In some circumstances, the linter may run into errors while running that are recoverable, and may report them along with its rule findings.

P0. Generic Parser Error - Any parser error other than a LookML syntax error. If visible in the chosen output format, the message's `location` property contains the path to the file.
P1. LookML Syntax Error - The LookML file contains a unexpected syntax (after expenading any `#LAMS` conditional comments). If visible in the chosen output format, the message's `location` property contains the path to the file and a `hint` for expected syntax from the parser.
LAMS1. Unhandled Rule Error - An execution error occurred while running a rule.
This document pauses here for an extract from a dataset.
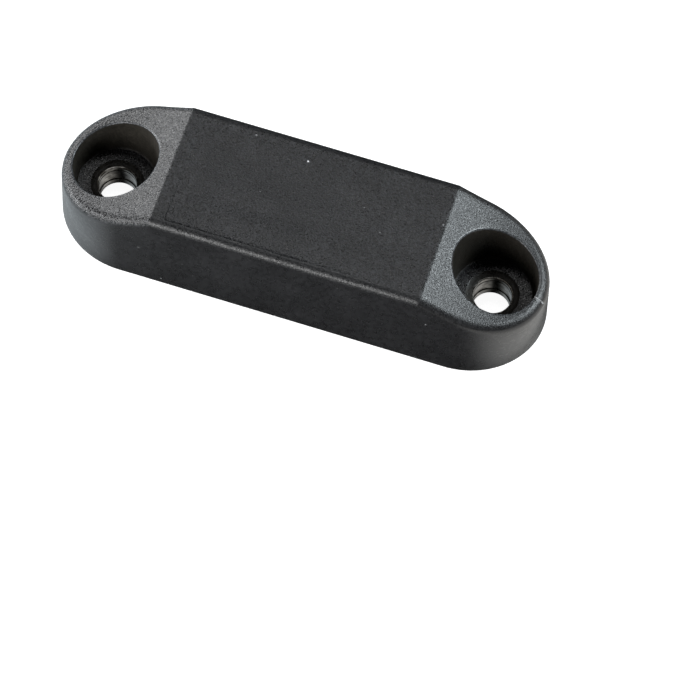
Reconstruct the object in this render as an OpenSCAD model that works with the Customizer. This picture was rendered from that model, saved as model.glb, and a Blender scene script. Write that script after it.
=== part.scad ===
// Screw-down wheel chock: a solid moulded block with a flat top, two ends that
// slope down to rounded noses, and a deep screw pocket in each end. Each pocket
// ends on a steel bush moulded into the block, which takes the screw's load.
// Origin: middle of the base. X runs along the block, Z up.

/* [Block] */
// Length of the base over both rounded ends
base_length = 115.6; // [112:0.2:124]
// Width of the base
base_width = 34.6; // [33:0.2:40]
// Height of the flat top above the base
body_height = 25; // [23:0.5:30]
// Inward lean of the walls: millimetres for each millimetre of height
wall_draft = 0.045; // [0.005:0.005:0.08]

/* [Sloped ends] */
// Distance from the middle to the break where each slope starts
slope_start = 31.5; // [29:0.5:32]
// Steepness just past the break: fall for each millimetre along the block
slope_fall = 0.5; // [0.35:0.01:0.55]
// How much the slope is hollowed towards the tip
slope_hollow = 0.0055; // [0:0.0005:0.007]
// Half length of the rounding over the break
break_round = 2; // [0.5:0.5:2.5]

/* [Top panel] */
// Depth of the shallow recess in the flat top
panel_depth = 0.3; // [0.1:0.1:0.6]
// Gap from the left break to the recess
panel_gap_left = 3; // [2.5:0.5:5]
// Gap from the right break to the recess
panel_gap_right = 2.5; // [2.5:0.5:5]
// Width of the raised lip left along each long edge
panel_lip = 2.2; // [1.5:0.1:4]

/* [Screw pockets] */
// Distance between the two fixing holes
hole_spacing = 90; // [88:0.5:92]
// Diameter of each pocket at its floor
pocket_floor_d = 18.8; // [17:0.2:19]
// Outward lean of the pocket wall: millimetres for each millimetre of height
pocket_draft = 0.055; // [0.02:0.005:0.07]
// Height of the pocket floor above the base
pocket_floor_z = 7.8; // [7.6:0.1:9]

/* [Bushes] */
// Outside diameter of the moulded-in steel bush
bush_d = 12; // [11.5:0.1:13]
// Bore of the bush, the clearance hole for the fixing screw
bush_bore_d = 8.7; // [8.4:0.1:9]
// Height of the bush, whose lower end is flush with the base
bush_height = 7.3; // [6.5:0.1:7.5]
// Width of the chamfer at both ends of the bore
bush_chamfer = 0.2; // [0.2:0.05:0.5]
// Width of the steel left bare round the bore by the moulded collar
collar_gap = 0.15; // [0.1:0.05:0.3]
// Diameter of the dished collar where it meets the pocket floor
collar_d = 12.1; // [11:0.1:14]

/* [Hidden] */

half_length = base_length / 2;
half_width = base_width / 2;
nose_x = half_length - half_width;
hole_x = hole_spacing / 2;
bore_r = bush_bore_d / 2;
bare_r = bore_r + bush_chamfer + collar_gap;
top_half_width = half_width - wall_draft * body_height;
over = 1;
round_fn = 96;
break_steps = 4;
slope_steps = 6;

moulding_black = [0.12, 0.12, 0.13];
bush_grey = [0.62, 0.63, 0.65];

// Height of the top surface at distance x from the middle.
function top_z(x) =
    let (d = abs(x) - slope_start)
    d < -break_round ? body_height
    : d < break_round
        ? body_height - slope_fall * pow(d + break_round, 2) / (4 * break_round)
    : body_height - slope_fall * d + slope_hollow * pow(d - break_round, 2);

// Places along one half where the top surface has a corner.
break_x = [for (i = [0 : break_steps])
    slope_start + break_round * (2 * i / break_steps - 1)];
slope_end = half_length + over;
slope_x = [for (i = [1 : slope_steps])
    let (start = slope_start + break_round)
    start + i * (slope_end - start) / slope_steps];
half_x = concat(break_x, slope_x);
last = len(half_x) - 1;

// Upright block with leaning walls and round ends, before its top is shaped.
module drafted_blank() {
    for (x = [-nose_x, nose_x])
        translate([x, 0, 0])
            cylinder(r1 = half_width, r2 = top_half_width, h = body_height,
                $fn = round_fn);
    rotate([90, 0, 90])
        linear_extrude(height = 2 * nose_x, center = true)
            polygon([
                [-half_width, 0], [half_width, 0],
                [top_half_width, body_height], [-top_half_width, body_height]
            ]);
}

// Side view of the block: flat, break and hollow slope, the same at both ends.
module side_view() {
    right = [for (i = [0 : last]) [half_x[last - i], top_z(half_x[last - i])]];
    left = [for (x = half_x) [-x, top_z(x)]];
    base = [[-slope_end, -over], [slope_end, -over]];
    rotate([90, 0, 0])
        linear_extrude(height = base_width + 2 * over, center = true)
            polygon(concat(right, left, base));
}

// Shallow recess in the flat top, between the two breaks.
module top_panel() {
    x0 = -slope_start + panel_gap_left;
    x1 = slope_start - panel_gap_right;
    y1 = top_half_width - panel_lip;
    translate([x0, -y1, body_height - panel_depth])
        cube([x1 - x0, 2 * y1, panel_depth + over]);
}

// Leaning pocket over a fixing hole. Below its floor a collar slopes in over the
// shoulder of the bush, and below that is the seat that holds the bush.
module screw_pocket() {
    top = body_height + over;
    floor_r = pocket_floor_d / 2;
    rotate_extrude($fn = round_fn)
        polygon([
            [0, -over],
            [bush_d / 2, -over],
            [bush_d / 2, bush_height],
            [bare_r, bush_height],
            [collar_d / 2, pocket_floor_z],
            [floor_r, pocket_floor_z],
            [floor_r + pocket_draft * (top - pocket_floor_z), top],
            [0, top]
        ]);
}

module body() {
    color(moulding_black)
    difference() {
        intersection() {
            drafted_blank();
            side_view();
        }
        top_panel();
        for (x = [-hole_x, hole_x])
            translate([x, 0, 0]) screw_pocket();
    }
}

// Plain steel bush, chamfered at both ends of its bore.
module bush(x) {
    translate([x, 0, 0])
    rotate_extrude($fn = round_fn)
        polygon([
            [bore_r + bush_chamfer, 0],
            [bush_d / 2, 0],
            [bush_d / 2, bush_height],
            [bore_r + bush_chamfer, bush_height],
            [bore_r, bush_height - bush_chamfer],
            [bore_r, bush_chamfer]
        ]);
}

module bush_left() {
    color(bush_grey) bush(-hole_x);
}

module bush_right() {
    color(bush_grey) bush(hole_x);
}

body();
bush_left();
bush_right();
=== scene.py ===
# %% [markdown]
# # Screw-down wheel chock
# A low moulded block that is screwed to a ramp, a floor or a frame rail, where it stops a wheel. It is one
# solid rubber-like moulding with a flat top, two sloped ends and a deep screw pocket in each end. A steel
# bush sits at the bottom of each pocket and takes the load of the screw.
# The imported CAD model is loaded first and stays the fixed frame. Its box is kept, and hidden at the end.

# %% Load the frame
import math

import bmesh
import bpy
from mathutils import Matrix, Vector


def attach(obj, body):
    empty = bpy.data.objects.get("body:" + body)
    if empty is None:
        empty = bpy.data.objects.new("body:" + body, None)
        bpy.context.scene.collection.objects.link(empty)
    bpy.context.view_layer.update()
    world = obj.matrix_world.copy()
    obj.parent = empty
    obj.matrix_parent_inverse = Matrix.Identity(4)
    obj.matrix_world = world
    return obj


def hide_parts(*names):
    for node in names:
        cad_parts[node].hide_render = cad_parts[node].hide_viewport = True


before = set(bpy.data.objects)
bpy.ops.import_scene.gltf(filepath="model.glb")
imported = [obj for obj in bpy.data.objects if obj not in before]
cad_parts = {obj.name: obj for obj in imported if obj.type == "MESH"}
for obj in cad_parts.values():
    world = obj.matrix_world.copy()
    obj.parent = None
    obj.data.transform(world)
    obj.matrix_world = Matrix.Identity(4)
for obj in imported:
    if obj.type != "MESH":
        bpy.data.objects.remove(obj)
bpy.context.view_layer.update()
MM = 0.001
print("CAD nodes:", sorted(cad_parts))

# %% [markdown]
# ## Camera
# The camera looks steeply down from the front and a little from the right, through a long lens, so the block
# hardly narrows with distance. It could be turned with a constraint that tracks an empty. Here its direction
# is worked out from two angles and a roll, which keeps the whole view in four plain values.

# %% Camera
VIEW_AZIMUTH = math.radians(15.007)
VIEW_ELEVATION = math.radians(64.350)
VIEW_ROLL = math.radians(3.088)
VIEW_TARGET = Vector((17.616, -19.897, 0.0)) * MM
VIEW_DISTANCE = 773.84 * MM
LENS_LENGTH = 175.22
SENSOR_WIDTH = 36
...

Please submit a ticket about this.
LAMS2. Legacy Custom Rule Error - An execution error occured while running a Javascript-based (Deprecated) custom rule
LAMS3. Error loading JSON data from an individual line of lams-exemptions.ndjson
LAMS4. Error or info/warning in overall loading of exemptions from lams-exemptions.ndjson
LAMS5. Error or info/warning in the loading of manifest values

Deprecated Rules

F7 previously recommended proactively exposing "summary" measures for your dimensions. While summary measures can still be useful for select dimensions, the release of custom measures which explore users can automatically generate from a dimension in the Explore UI renders this practice no longer as important.
K2 is a deprecated identifier for rule details that are now included under K1.

Glossary

💬 - Rules marked with this symbol are not currently implemented (or may be unimplementable) in the linter.
Distribution key - In Redshift, Vertica, MemSQL, MS PDW and possibly some others, data can be distributed according to a particular value. For simplicity, I use the name distribution key, though different dialects may have different names for this.
Sort/cluster key - Sort keys in Redshift, or partition & cluster columns in Big Query, clustered indexes in MS SQL Server or PDW, etc.
View - The style guide deals exclusively with LookML Views. That is, database views are not in scope.